Health Policy, vol. 56, 2001, p. 171-204
With respect to healthcare financing, there is frequently a confusion between policy tools and policy objectives. For example, many of the reforms involving health insurance have focused on establishing or refining, insurance schemes, without reference to the effects of these on the efficiency and equity of the broader system. Paper provides an alternative approach based on two principles: 1) reforms should be oriented to specific policy objectives; and 2) reform should take into account the organisation of the existing healthcare system. Begins by presenting a conceptual framework aimed at helping countries identify a co-ordinated set of policies to enhance the insurance function of their health care systems. Next incorporates lessons from country experience into a review of the various elements of the framework. Concludes with a review of selected key policy issues.
Health Policy, vol. 56, 2001, p. 127-147
German health policy aims to ensure the efficient provision of good quality care through the introduction of more competition into the health sector. However, in the public mind, a conflict is perceived between the goals of efficiency and quality when competition is introduced. Article analyses the strategy chosen to ensure high quality care and demonstrates that implementing competition does not necessarily lead to a "victory" of efficiency over quality. Finally, proposes a strategy to assure high quality in healthcare which combines regulatory and competitive elements.

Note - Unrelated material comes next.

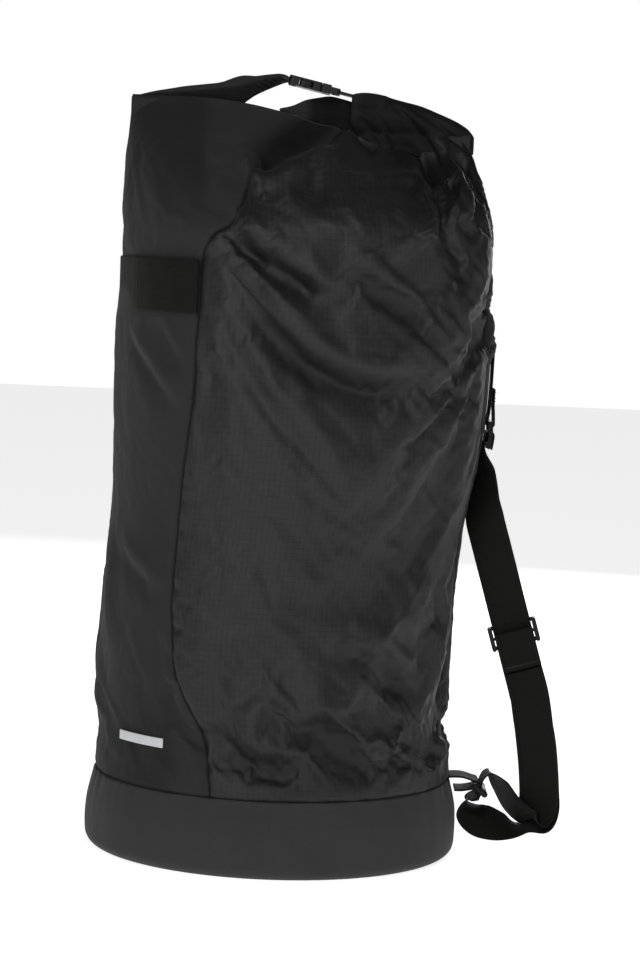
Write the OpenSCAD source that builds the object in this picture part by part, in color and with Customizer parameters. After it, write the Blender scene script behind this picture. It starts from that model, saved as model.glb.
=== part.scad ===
// Roll-top rope storage bag: a round soft bag on a deep base band, closed by
// a rolled mouth whose two ends are clipped together by a side-release buckle.
// +X points to the carrying strap on the back, -X to the front panel, +Z up.
// The origin is the middle of the base panel's underside.

/* [Bag] */
// Radius of the base band at its widest
base_r = 182; // [176:1:186]
// Height of the base band
base_h = 73; // [70:1:74]
// Thickness of the fabric skins
skin_t = 2; // [1.5:0.1:2.5]
// Height at which the body starts to close towards the mouth
shoulder_z = 607; // [600:1:612]
// Height of the body's upper edge, where the rolled mouth starts
crown_z = 687; // [685:1:690]

/* [Mouth] */
// Height of the rolled mouth
roll_h = 24; // [22:1:26]
// Thickness of the rolled mouth, front to back of the fold
roll_t = 14; // [13:1:15]
// Thickness of each layer in the roll
layer_t = 1.6; // [1.2:0.1:1.8]

/* [Buckle] */
// Width of the buckle's webbing
buckle_web = 20; // [18:1:20]
// Width of the buckle
buckle_w = 28; // [27:1:30]
// Thickness of the buckle
buckle_t = 9; // [8:0.5:10]
// Length of the socket half
socket_l = 32; // [31:1:34]
// Length of the insert half that shows when clipped
insert_l = 18.5; // [18:0.5:20]
// Travel that frees the insert from the socket
release_travel = 30; // [28:1:32]

/* [Strap] */
// Width of the carrying strap
strap_w = 38; // [36:1:40]
// Thickness of the webbing
web_t = 1.8; // [1.4:0.1:2]
// Height of the slider above the floor
slider_z = 216; // [210:1:222]

/* [Grab handle] */
// Width of the grab handle's webbing
handle_w = 50; // [40:1:50]
// Height of the handle's middle above the floor
handle_z = 544; // [535:1:550]
// Room behind the handle for fingers
handle_gap = 13; // [10:1:14]

/* [Hidden] */
$fn = 48;
eps = 0.01;
// Clear space left between neighbouring soft pieces
gap = 0.4;

// The body's rings: height, then middle in x, half width in x, half depth in y
MID = [[73, 0], [120, 0], [160, -4], [230, -3.5], [270, -1], [317, 3], [350, 7], [400, 11.5],
    [430, 13.5], [507, 14], [567, 15.5], [627, 13.5], [667, 5], [707, 2]];
HALF_X = [[73, 174], [86, 172], [120, 171], [180, 169.5], [317, 168], [350, 171.5], [400, 177],
    [430, 181], [507, 182], [567, 179], [627, 178], [667, 168], [707, 162]];
HALF_Y = [[73, 174], [86, 172], [120, 171], [317, 168], [430, 179], [567, 178], [607, 174],
    [632, 155], [652, 122], [667, 84], [677, 48], [683, 22], [687, 7]];
// The mouth's top edge: place along x, then height
LIP = [[-165, 723], [-90, 723], [-50, 719], [-15, 712], [20, 703], [50, 694], [100, 694], [175, 700]];
// The near seam of the front panel: height, then angle round the body
SEAM = [[73, 252], [110, 250], [145, 248], [160, 245], [178, 241], [200, 238.5], [260, 236],
    [370, 235], [440, 237.5], [520, 238], [566, 237], [587, 240.5], [610, 247.5], [626, 250.5],
    [646, 253], [661, 259.5], [687, 268]];
back_half = 13;
skin_rows = [base_h, 80, 96, 118, 146, 180, 230, 280, 317, 345, 372, 400, 430, 467, 507, 527, 544,
    561, 581, 607, 625, 641, 655, 667, 676, 683, crown_z];

function smooth(t) = let (c = max(0, min(1, t))) c * c * (3 - 2 * c);
function near_seam(z) = lookup(z, SEAM);
function far_seam(z) = 360 - near_seam(z);
function dent(u, z) = handle_gap * exp(-pow((u - 180) / 19, 2)) * exp(-pow((z - handle_z) / 38, 2));

// A point of the body's skin at angle u and nominal height z, inset from the outer face
function skin(u, z, inset = 0) =
    let (in = inset + dent(u, z),
         x = lookup(z, MID) + (lookup(z, HALF_X) - in) * cos(u),
         y = max(lookup(z, HALF_Y) - in, 2) * sin(u),
         rise = smooth((z - shoulder_z) / (crown_z - shoulder_z)) * (lookup(x, LIP) - roll_h - crown_z))
    [x, y, z + rise];

// The closed solid between two rectangular grids of points, given row by row
module grid_solid(outer, inner) {
    rows = len(outer);
    cols = len(outer[0]);
    side = rows * cols;
    points = concat([for (r = outer) each r], [for (r = inner) each r]);
    function at(r, c, k) = k * side + r * cols + c;
    faces = concat(
        [for (r = [0:rows - 2], c = [0:cols - 2]) each [
            [at(r, c, 0), at(r + 1, c, 0), at(r + 1, c + 1, 0)],
            [at(r, c, 0), at(r + 1, c + 1, 0), at(r, c + 1, 0)],
            [at(r, c, 1), at(r + 1, c + 1, 1), at(r + 1, c, 1)],
            [at(r, c, 1), at(r, c + 1, 1), at(r + 1, c + 1, 1)]]],
        [for (c = [0:cols - 2]) each [
            [at(0, c, 0), at(0, c + 1, 0), at(0, c + 1, 1)],
            [at(0, c, 0), at(0, c + 1, 1), at(0, c, 1)],
            [at(rows - 1, c, 0), at(rows - 1, c + 1, 1), at(rows - 1, c + 1, 0)],
            [at(rows - 1, c, 0), at(rows - 1, c, 1), at(rows - 1, c + 1, 1)]]],
        [for (r = [0:rows - 2]) each [
            [at(r, 0, 0), at(r + 1, 0, 1), at(r + 1, 0, 0)],
            [at(r, 0, 0), at(r, 0, 1), at(r + 1, 0, 1)],
            [at(r, cols - 1, 0), at(r + 1, cols - 1, 0), at(r + 1, cols - 1, 1)],
            [at(r, cols - 1, 0), at(r + 1, cols - 1, 1), at(r, cols - 1, 1)]]]);
    polyhedron(points, faces, convexity = 6);
}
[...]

Health Service Journal, vol. 111, May 10th 2001, p. 24-25
Expectations of significant numbers of patients crossing borders within the EU for treatment have not materialised, in spite of the establishment of projects in border regions designed to increase the number of patients going outside their own country for treatment. Doctors' reluctance to refer patients outside their own country may be a factor in this. However, there are still legal and administrative uncertainties about reimbursement for care in another country.
Health Policy, vol. 56, 2001, p. 85-98
In Poland the role of the central government as a provider of healthcare has been in decline since 1989. Compulsory general health insurance was introduced in 1999, and local governments became owners of many public hospitals and clinics. A parallel private healthcare system has also been developing over many years for those able to pay.
J. S. Benson
Social Science and Medicine, vol. 52, 2001, p. 1903-1915
In the late 1980s many developing countries were forced to adopt structural adjustment policies as a condition of securing loans from the International Monetary Fund (IMF) and the World Bank. One of the World Bank's recommended policies was to change the mix of private and public healthcare facilities. Study, based on fieldwork done in 1993, examined the impact of the policy on healthcare accessibility in two Northern Tanzanian districts, one urban and one rural. Accessibility was measured in terms of equality and equity of coverage. Found that the strategic placement of government clinics opened 1985-1993 did much more to improve coverage than the haphazard location of the new private clinics. Equity was not improved as very few clinics were placed in deprived areas.
L. Liu et al
Social Science and Medicine, vol. 52, 2001, p. 1793-1804
In Saskatchewan, 52 shall rural hospitals with less than eight beds stopped receiving funding for acute care services in 1993. Since then, concerns have been raised about the impact of the changes on rural residents' access to care, their health status, and the viability of rural communities. Study showed that hospital closures did not in fact adversely affect rural residents' health status or their access to impatient hospital services. Good rural health care does not depend on the presence of a very small hospital that cannot provide genuine acute care. It requires creative approaches to the provision of primary care, good emergency services and good communication with the public on the intent and outcomes of change.
Financial Times, May 1st 2001, p. 10
Reports that one of Japan's largest state-organised health insurance schemes is expected to post a Y400bn deficit next year and Y1, 300bn deficit in 2002. This is due to rising claims from an ageing population and the high cost of healthcare. It means that the government will have to either find several trillion yen to plug the hole or implement rapid reforms to the healthcare insurance system.
W. Yip and P. Berman
Health Economics, vol. 10, 2001, p. 207-220
In Egypt, the School Health Insurance Programme (SHIP) is a government subsidised health insurance system that targets school children. Using the Egyptian Household Health Utilization and Expenditure Survey 1995, authors found that SHIP significantly improved access to healthcare by increasing visit rates and reducing financial burden of use (out-of-pocket expenditures). However, by targeting the children through school enrolment, the SHIP increased the differentials in the average level of access between school-going children and those not attending school (overall equity). Results also suggest that original calculations may underestimate SHIP financial outlays, thereby threatening the long term sustainability of the programme.